The stakes for the May 28 final
The winner of this massive tie books a ticket to Wembley on May 28. The stakes could not be higher. For Arsenal, it is a chance to finally conquer Europe, a ghost that has haunted the club for decades. The pressure on Arteta to deliver a major European trophy is immense, especially with a squad this talented.
For Atletico, it is an opportunity to validate Simeone's enduring philosophy on the biggest stage once again. They have suffered heartbreak in finals before. They are desperate to finally lift the trophy that has eluded them. Both clubs carry immense pressure, but they wear it differently.

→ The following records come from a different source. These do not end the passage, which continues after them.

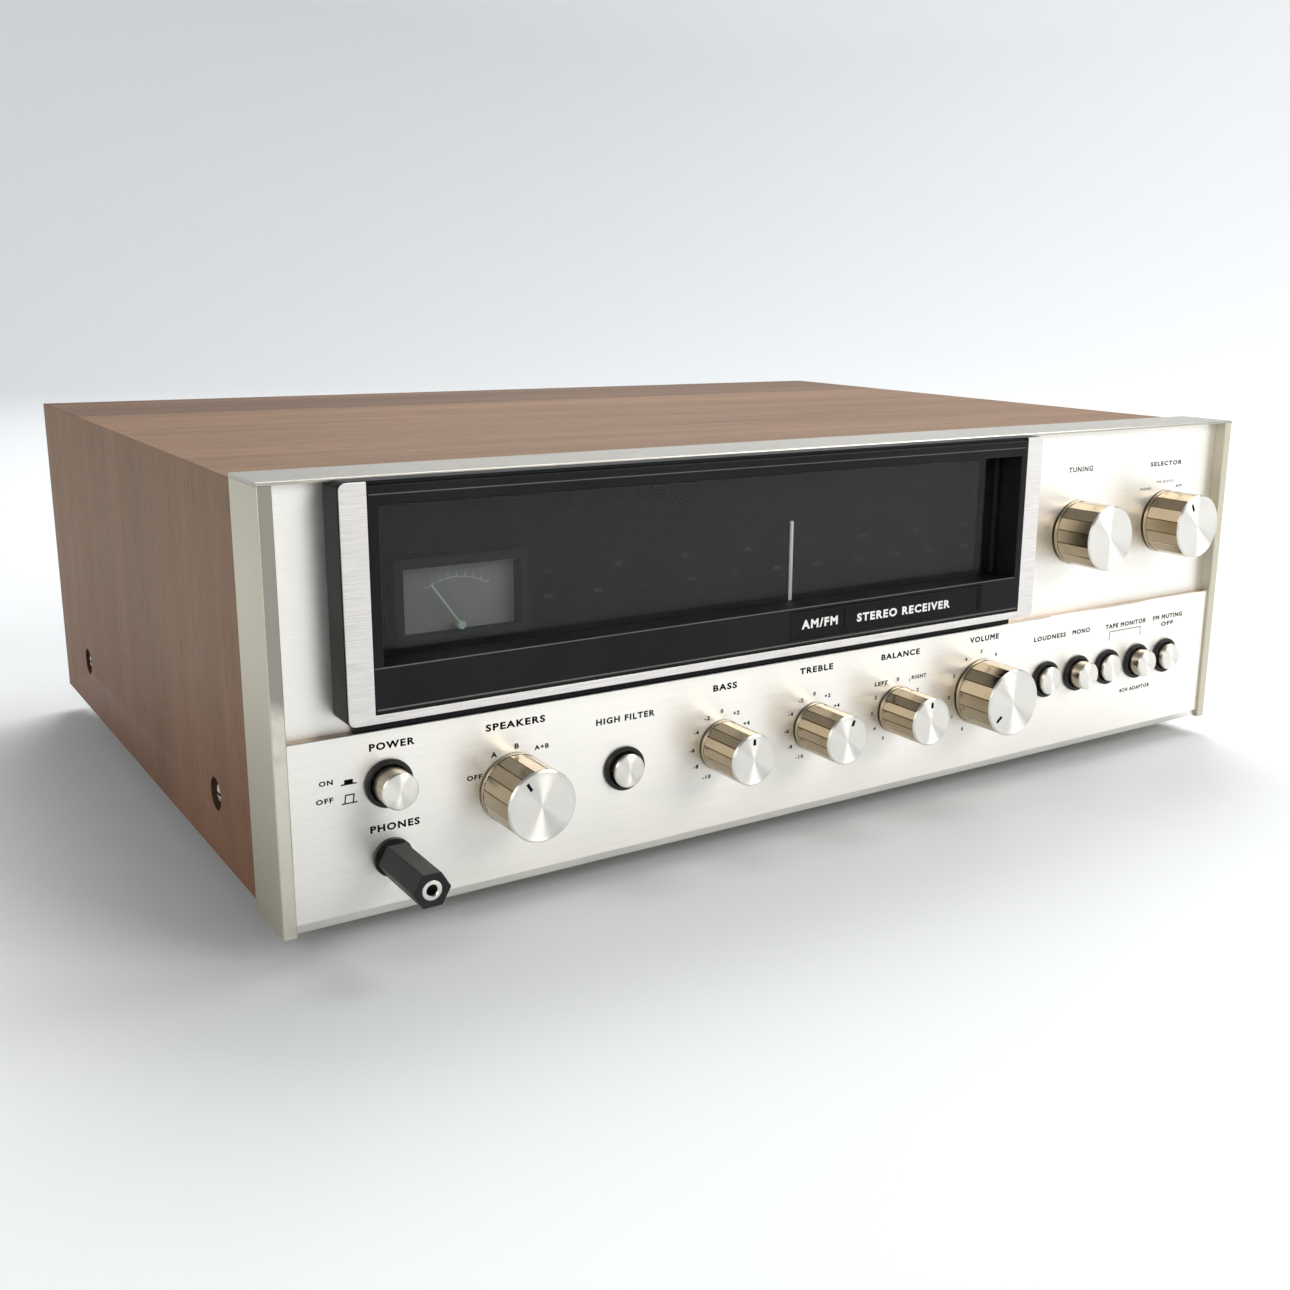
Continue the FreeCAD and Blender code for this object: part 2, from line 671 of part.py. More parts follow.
def tuning_capacitor():
    front = DRUM_DEPTHS[1] + 4
    body = box((DRUM_X - 21, DRUM_X + 21), (front, front + 48), (DRUM_Z - 22, DRUM_Z + 22))
    return body.cut(rod(DRUM_X, DRUM_Z, SHAFT_R + FIT_GAP, (front - 1, front + 9)))


# ---- push buttons ----------------------------------------------------------------------
def push_button(name):
    x, z, length = BUTTONS[name]
    face = LOWER_PANEL_FRONT - length
    profile = [
        (0, face),
        (BUTTON_R - 0.6, face),
        (BUTTON_R, face + 0.6),
        (BUTTON_R, BUTTON_DEPTH),
        (PLUNGER_R, BUTTON_DEPTH),
        (PLUNGER_R, PLUNGER_END - 8.0),
        (0, PLUNGER_END - 8.0),
    ]
    return turned(x, z, profile)


def button_collar(x, z):
    front = LOWER_PANEL_FRONT
    profile = [
        (BUTTON_R + 0.3, UPPER_PANEL_FRONT),
        (BUTTON_R + 1.15, UPPER_PANEL_FRONT),
        (BUTTON_R + 1.15, front),
        (BUTTON_COLLAR_R, front),
        (BUTTON_COLLAR_R, front - BUTTON_COLLAR_OUT + 0.5),
        (BUTTON_COLLAR_R - 0.5, front - BUTTON_COLLAR_OUT),
        (BUTTON_R + 0.6, front - BUTTON_COLLAR_OUT),
        (BUTTON_R + 0.3, front - BUTTON_COLLAR_OUT + 0.4),
    ]
    return turned(x, z, profile)


def push_switch(x, z):
    """Switch body behind the subpanel; the plunger runs in it."""
    body = box((x - 7, x + 7), (SUBPANEL_BACK, SUBPANEL_BACK + 26), (z - 6, z + 6))
    return body.cut(rod(x, z, PLUNGER_R + FIT_GAP, (SUBPANEL_BACK - 1, SUBPANEL_BACK + 14)))


# ---- headphone socket and the adapter in it ------------------------------------------------
def phones_jack():
    """Ferrule on the panel and the socket body behind it."""
    front = LOWER_PANEL_FRONT
    ferrule = rod(JACK_X, JACK_Z, 6.6, (front - 1.6, front))
    barrel = rod(JACK_X, JACK_Z, 4.7, (front - 0.5, SUBPANEL_BACK + 1))
    body = box((JACK_X - 9, JACK_X + 9), (SUBPANEL_BACK + 0.1, SUBPANEL_BACK + 8), (JACK_Z - 8, JACK_Z + 8))
    jack = ferrule.fuse(barrel).fuse(body)
    return jack.cut(rod(JACK_X, JACK_Z, PLUG_R + FIT_GAP, (front - 3, SUBPANEL_BACK + 10)))


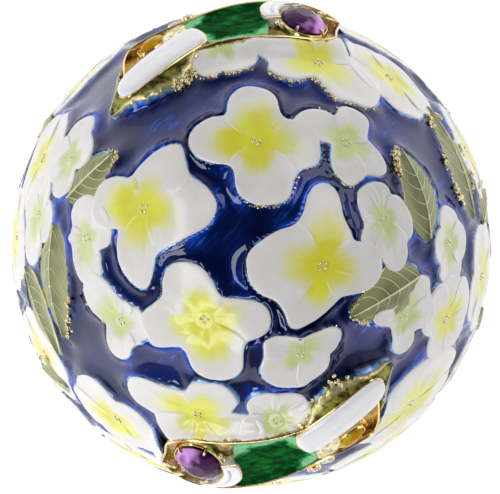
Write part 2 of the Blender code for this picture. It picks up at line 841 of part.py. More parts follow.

The second leg will require a completely different approach from Arsenal. They cannot afford another slow, methodical start. They have to inject pace and chaos into the game to unsettle the Spanish defense. They need early balls into the box, overlapping runs, and a willingness to shoot from outside the area to draw defenders out.
Atletico will simply aim to repeat tonight's performance. Sit deep, absorb, frustrate, and strike on the break with ruthless efficiency. It is up to Arsenal to find the answer. The tactical battle is only half over, and Arteta has serious work to do on the training pitch before the decisive return leg.